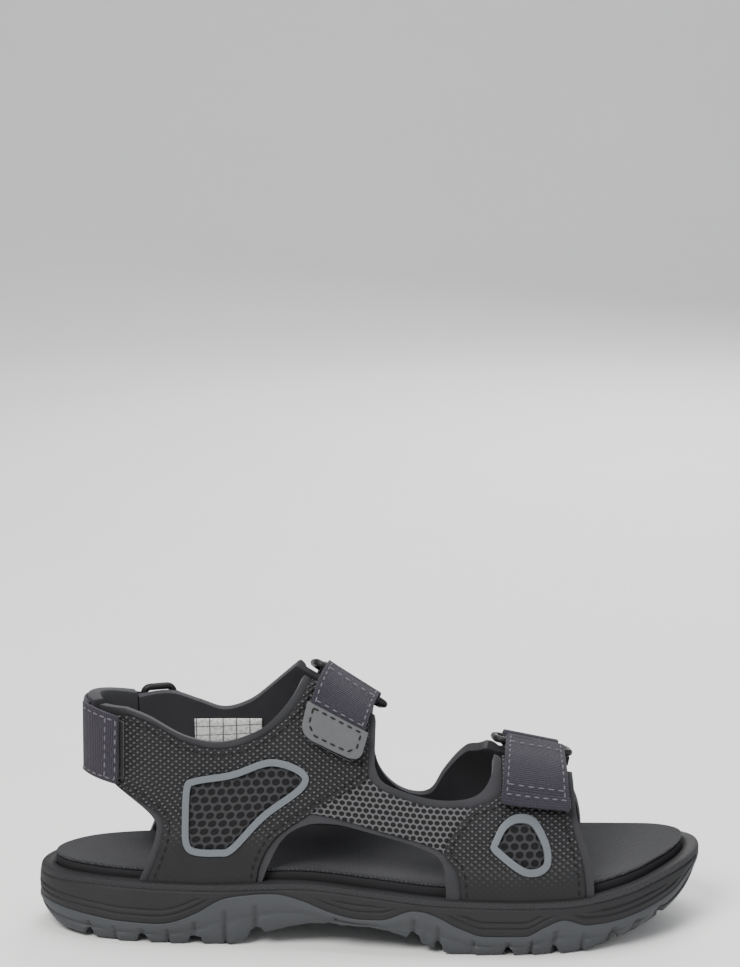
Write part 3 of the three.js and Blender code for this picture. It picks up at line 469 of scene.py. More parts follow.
def printed_label():
    """White tape with a plain printed grid."""
    s = Shader("label_grid", 0.8, 0.3)
    u, v = s.cloth()
    lines = [s.math("LESS_THAN", s.math("FRACT", s.math("DIVIDE", w, size)), 0.09) for w, size in ((u, 6.1), (v, 4.2))]
    ink = s.math("MAXIMUM", *lines)
    marks = s.math("GREATER_THAN", s.noise(900.0, 0.0), 0.57)
    inside = s.math("MULTIPLY", marks, 0.35)
    color = s.blend(s.math("MAXIMUM", ink, inside), (0.80, 0.80, 0.78), (0.12, 0.12, 0.13))
    return s.finish(color, s.noise(2400.0), 0.03)


def pile():
    s = Shader("hook_and_pile", 0.95, 0.15, 0.4)
    return s.finish(s.blend(s.noise(900.0), (0.008, 0.008, 0.009), (0.024, 0.024, 0.027)), s.noise(2200.0, 6.0), 0.35)


def thread(name, color):
    s = Shader(name, 0.7, 0.35)
    return s.finish(s.blend(s.noise(2500.0), tuple(c * 0.6 for c in color), color), s.noise(5000.0), 0.03)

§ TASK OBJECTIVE
Extract the complete data, matching each line exactly.

§ WRITTEN RESPONSE
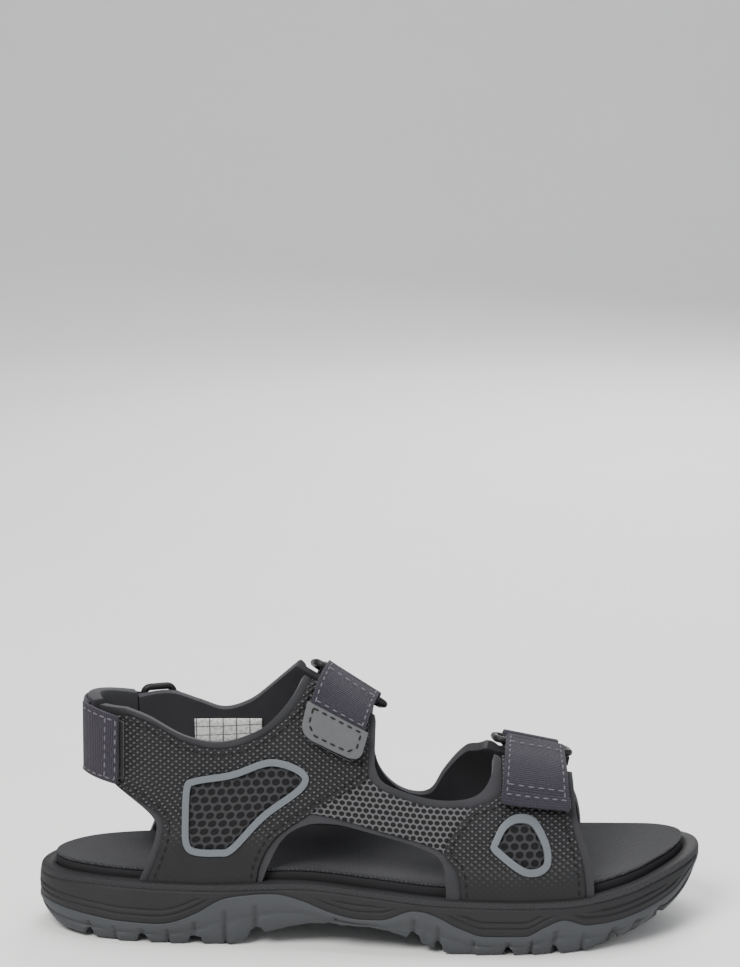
Write part 3 of the three.js and Blender code for this picture. It picks up at line 469 of scene.py. More parts follow.
def printed_label():
    """White tape with a plain printed grid."""
    s = Shader("label_grid", 0.8, 0.3)
    u, v = s.cloth()
    lines = [s.math("LESS_THAN", s.math("FRACT", s.math("DIVIDE", w, size)), 0.09) for w, size in ((u, 6.1), (v, 4.2))]
    ink = s.math("MAXIMUM", *lines)
    marks = s.math("GREATER_THAN", s.noise(900.0, 0.0), 0.57)
    inside = s.math("MULTIPLY", marks, 0.35)
    color = s.blend(s.math("MAXIMUM", ink, inside), (0.80, 0.80, 0.78), (0.12, 0.12, 0.13))
    return s.finish(color, s.noise(2400.0), 0.03)


def pile():
    s = Shader("hook_and_pile", 0.95, 0.15, 0.4)
    return s.finish(s.blend(s.noise(900.0), (0.008, 0.008, 0.009), (0.024, 0.024, 0.027)), s.noise(2200.0, 6.0), 0.35)


def thread(name, color):
    s = Shader(name, 0.7, 0.35)
    return s.finish(s.blend(s.noise(2500.0), tuple(c * 0.6 for c in color), color), s.noise(5000.0), 0.03)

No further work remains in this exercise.